You can avoid overheating your Ethernet cable by following these tips:
- Never wrap your Ethernet cables in anything other than cable organizers.
- Ensure the cable isn’t covered by blankets or furniture. This is only acceptable if the furniture hovers over the cable, not pressing against it.
- Keep all Ethernet cables at least several feet away from any heat source.
- Toss damaged or torn Ethernet cables that can overheat from electrical issues.
Ethernet cables rarely cause short circuits since they don’t directly carry power from an outlet. However, an overheated Ethernet cable can increase the connected device’s temperature, which can cause the breaker to trip or the thermal fuse to blow.
Loose terminals are quite common in older routers and modems. They can prevent an Ethernet cable from establishing a solid connection, which overheats the cable. You might need to replace the port or the device rather than the cable.
The easiest way to know if you have a damaged terminal is by trying multiple cables in the same terminal. You can also connect your Ethernet cable to another device to see if it wiggles a bit.
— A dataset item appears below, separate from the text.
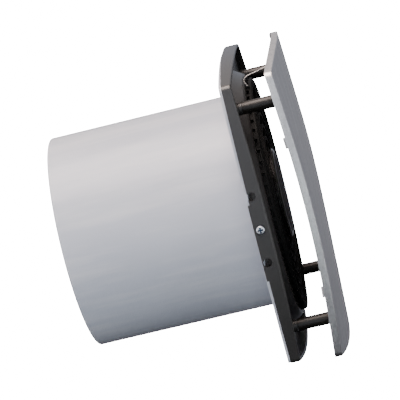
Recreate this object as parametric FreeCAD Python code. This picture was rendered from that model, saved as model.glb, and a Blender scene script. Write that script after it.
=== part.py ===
"""Bathroom extractor fan, 150 mm duct class, with a square metal front panel held off on four posts.

Millimetres. The duct's axis is Y: the panel faces -Y and the duct runs into the wall towards +Y.
The wall's surface is y = 0 and the origin is where the duct's axis meets it. +Z is up.
Depths in front of the wall are written as positive numbers and turned into -y where they are used.
FAR is a depth in front of the whole fan.
"""
import FreeCAD, Part
import math
import os

Vector = FreeCAD.Vector
CENTRE = Vector(0, 0, 0)
AXIS = Vector(0, 1, 0)
FAR = 60.0
os.makedirs("parts", exist_ok=True)

# Duct and wall flange
DUCT_R = 75.0
DUCT_WALL = 2.0
DUCT_LENGTH = 130.9
DUCT_LIP_ROUND = 0.9
BORE_R = DUCT_R - DUCT_WALL
FLANGE = 1.8
FLANGE_HALF = 95.0
FLANGE_BOW = 8.0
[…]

If it doesn’t, then the fault lies in the router or modem.
If the terminals on the router and modem work fine with other Ethernet cables, you can apply one or more of these suggestions:
- Look for chips on the connection port and replace the connector if necessary.
- Opt for a gold-plated Ethernet cable connector rather than a plastic connector because they’re less likely to break.
- Make sure each of the wires in the connector is touching the corresponding terminals.
- Check if the connector is crimped on the Ethernet cable.
- Replace the bad Ethernet cable since it’s likely beyond its average lifespan.
You’ll notice the vast majority of Ethernet cables don’t have many problems until they’re older than five years. If you’ve tried all of the solutions above to no avail, it’s time to get a new cable.
Damaged Ethernet cables can rarely be repaired. Your best bet is to get a new cable with the proper length and follow proper storage or usage methods. Make sure the cable isn’t bent, overheated, covered, or stretched too far.